Description of the task: Reproduce each line from the records that holds "model".

___ Provided data ___

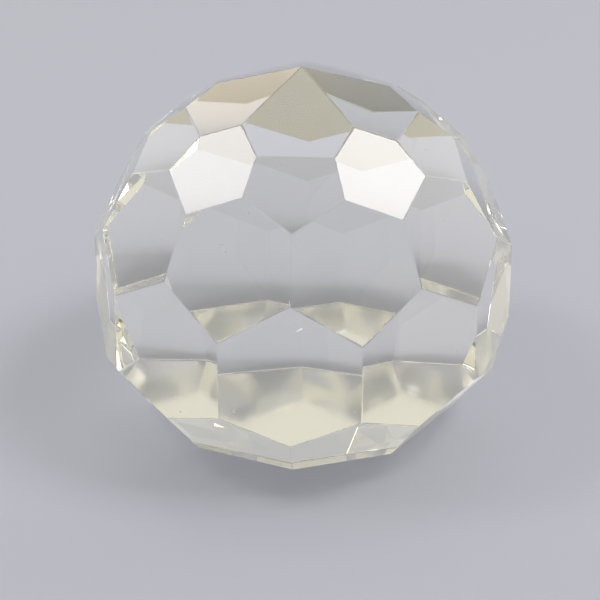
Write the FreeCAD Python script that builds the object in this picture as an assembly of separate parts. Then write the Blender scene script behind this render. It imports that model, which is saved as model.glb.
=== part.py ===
import FreeCAD, Part
import math
import os

# Cut-crystal paperweight: one solid piece of clear glass, a ball ground into flat facets that
# stands on a flat base.  The facets lie in rings round the upright axis.  Every facet of a ring
# leans the same way and lies at the same distance from the middle of the ball, so a ring is
# described by its count, its turn round the axis, its tilt and its distance.
#
# Frame: Z is up, the origin is the middle of the resting face, and -Y is the front, where the
# middle of one crown facet faces.  Lengths are in millimetres and angles in degrees.

# ---- driving dimensions -------------------------------------------------------------------
BALL_DIAMETER = 58.0   # the ball that the shoulder and belt facets just touch
HEIGHT = 52.1          # from the resting face to the point at the top

CROWN_COUNT = 5        # facets that meet in the point at the top
RING_COUNT = 10        # facets in each of the rings below the crown

# A facet's tilt is the angle from straight up to its outward normal.
CROWN_TILT = 22.5
SHOULDER_TILT = 38.0
BELT_TILT = 60.9
WALL_TILT = 88.0
UNDER_TILT = 124.4

# How far a ring's facets lie inside (-) or outside (+) the ball.
CROWN_OFFSET = -0.35
WALL_OFFSET = 0.7
UNDER_OFFSET = 1.65

BASE_BEVEL = 0.15      # how far the narrow bevel round the base draws the resting face in

# ---- values that follow --------------------------------------------------------------------
BALL_RADIUS = BALL_DIAMETER / 2
POINT_ABOVE_CENTRE = (BALL_RADIUS + CROWN_OFFSET) / math.cos(math.radians(CROWN_TILT))
CENTRE = FreeCAD.Vector(0, 0, HEIGHT - POINT_ABOVE_CENTRE)
BLANK_SIZE = 2 * (BALL_DIAMETER + HEIGHT)

# Rings that share their upright edges are in step; the others are turned by half a facet, so
# that each facet's corner points at the gap between two facets of the next ring.
IN_STEP = 0.0
HALF_FACET = 180.0 / RING_COUNT

# name: (count, turn, tilt, offset from the ball)
RINGS = {
    "crown": (CROWN_COUNT, IN_STEP, CROWN_TILT, CROWN_OFFSET),
    "shoulder": (RING_COUNT, IN_STEP, SHOULDER_TILT, 0.0),
    "belt": (RING_COUNT, HALF_FACET, BELT_TILT, 0.0),
    "wall": (RING_COUNT, IN_STEP, WALL_TILT, WALL_OFFSET),
    "under": (RING_COUNT, HALF_FACET, UNDER_TILT, UNDER_OFFSET),
}


def facet_normal(turn, tilt):
    """Outward normal of a facet, turned round the axis from the front and tilted from up."""
    around = math.radians(turn)
    lean = math.radians(tilt)
    return FreeCAD.Vector(
        math.sin(lean) * math.sin(around),
        -math.sin(lean) * math.cos(around),
        math.cos(lean),
    )


def outside_of(point, normal):
    """A block that fills everything on the outer side of the plane through the point."""
    block = Part.makeBox(BLANK_SIZE, BLANK_SIZE, BLANK_SIZE)
    block.translate(FreeCAD.Vector(-BLANK_SIZE / 2, -BLANK_SIZE / 2, 0))
    turned = FreeCAD.Rotation(FreeCAD.Vector(0, 0, 1), normal)
    block.Placement = FreeCAD.Placement(point, turned).multiply(block.Placement)
    return block


def grind(solid, point, normal):
    """Grind the solid flat: take away what lies outside the plane through the point."""
    return solid.cut(outside_of(point, normal))


def grind_ring(solid, count, turn, tilt, offset):
    """Grind one ring of equal facets round the ball."""
    for number in range(count):
        normal = facet_normal(turn + number * 360.0 / count, tilt)
        solid = grind(solid, CENTRE + normal * (BALL_RADIUS + offset), normal)
    return solid


def under_inradius(height):
    """Distance from the axis to the under facets, at a height above the resting face."""
    lean = math.radians(UNDER_TILT)
    reach = BALL_RADIUS + UNDER_OFFSET
    return (reach - (height - CENTRE.z) * math.cos(lean)) / math.sin(lean)


def grind_base_bevel(solid):
    """Grind the narrow bevel round the base, halfway in lean between base and under facets."""
    tilt = (UNDER_TILT + 180.0) / 2
    inner = under_inradius(0) - BASE_BEVEL
    for number in range(RING_COUNT):
        turn = HALF_FACET + number * 360.0 / RING_COUNT
        outward = facet_normal(turn, 90.0)
        solid = grind(solid, outward * inner, facet_normal(turn, tilt))
    return solid


def make_paperweight():
    """The whole piece: a blank ground into its rings of facets, its base and the base bevel."""
    solid = Part.makeBox(BLANK_SIZE, BLANK_SIZE, BLANK_SIZE / 2)
    solid.translate(FreeCAD.Vector(-BLANK_SIZE / 2, -BLANK_SIZE / 2, 0))
    for count, turn, tilt, offset in RINGS.values():
        solid = grind_ring(solid, count, turn, tilt, offset)
    return grind_base_bevel(solid)


os.makedirs("parts", exist_ok=True)
paperweight = make_paperweight().Solids[0]
paperweight.exportStep("parts/crystal_body.step")
box = paperweight.BoundBox
print("crystal_body: %d facets, %.2f x %.2f x %.2f mm, %.1f cm3" % (
    len(paperweight.Faces), box.XLength, box.YLength, box.ZLength, paperweight.Volume / 1000))
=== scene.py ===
import logging
import math
from dataclasses import dataclass
from enum import Enum

import bpy
import numpy as np
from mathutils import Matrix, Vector


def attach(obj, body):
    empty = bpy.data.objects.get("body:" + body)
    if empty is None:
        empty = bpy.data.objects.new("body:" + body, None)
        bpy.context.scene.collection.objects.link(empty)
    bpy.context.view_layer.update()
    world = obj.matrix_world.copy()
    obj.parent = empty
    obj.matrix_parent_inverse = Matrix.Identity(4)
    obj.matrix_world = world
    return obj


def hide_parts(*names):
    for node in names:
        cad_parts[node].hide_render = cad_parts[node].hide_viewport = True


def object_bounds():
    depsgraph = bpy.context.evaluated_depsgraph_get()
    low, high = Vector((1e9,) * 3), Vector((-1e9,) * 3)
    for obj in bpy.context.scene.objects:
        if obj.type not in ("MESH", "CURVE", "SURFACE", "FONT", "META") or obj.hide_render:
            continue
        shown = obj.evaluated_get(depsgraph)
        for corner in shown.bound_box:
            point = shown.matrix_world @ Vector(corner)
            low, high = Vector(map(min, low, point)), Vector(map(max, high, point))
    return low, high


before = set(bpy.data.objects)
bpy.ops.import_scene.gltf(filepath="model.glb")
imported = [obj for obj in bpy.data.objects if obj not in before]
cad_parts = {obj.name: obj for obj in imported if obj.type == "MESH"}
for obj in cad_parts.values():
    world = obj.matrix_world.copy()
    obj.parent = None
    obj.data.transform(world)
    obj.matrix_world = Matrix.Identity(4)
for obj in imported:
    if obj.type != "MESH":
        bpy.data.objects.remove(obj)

CAD_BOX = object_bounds()
LOG = logging.getLogger("paperweight")
MM = 0.001

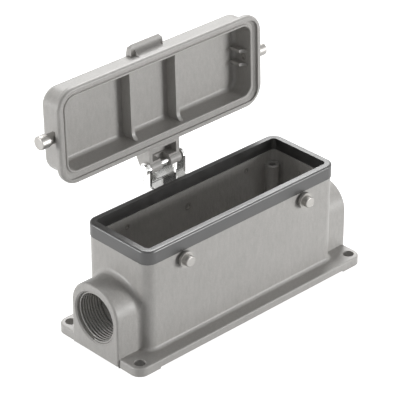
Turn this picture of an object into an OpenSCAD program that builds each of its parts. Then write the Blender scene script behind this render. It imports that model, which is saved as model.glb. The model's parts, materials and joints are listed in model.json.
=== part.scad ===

___

Task output:
Write the FreeCAD Python script that builds the object in this picture as an assembly of separate parts. Then write the Blender scene script behind this render. It imports that model, which is saved as model.glb.
bpy.ops.import_scene.gltf(filepath="model.glb")
Turn this picture of an object into an OpenSCAD program that builds each of its parts. Then write the Blender scene script behind this render. It imports that model, which is saved as model.glb. The model's parts, materials and joints are listed in model.json.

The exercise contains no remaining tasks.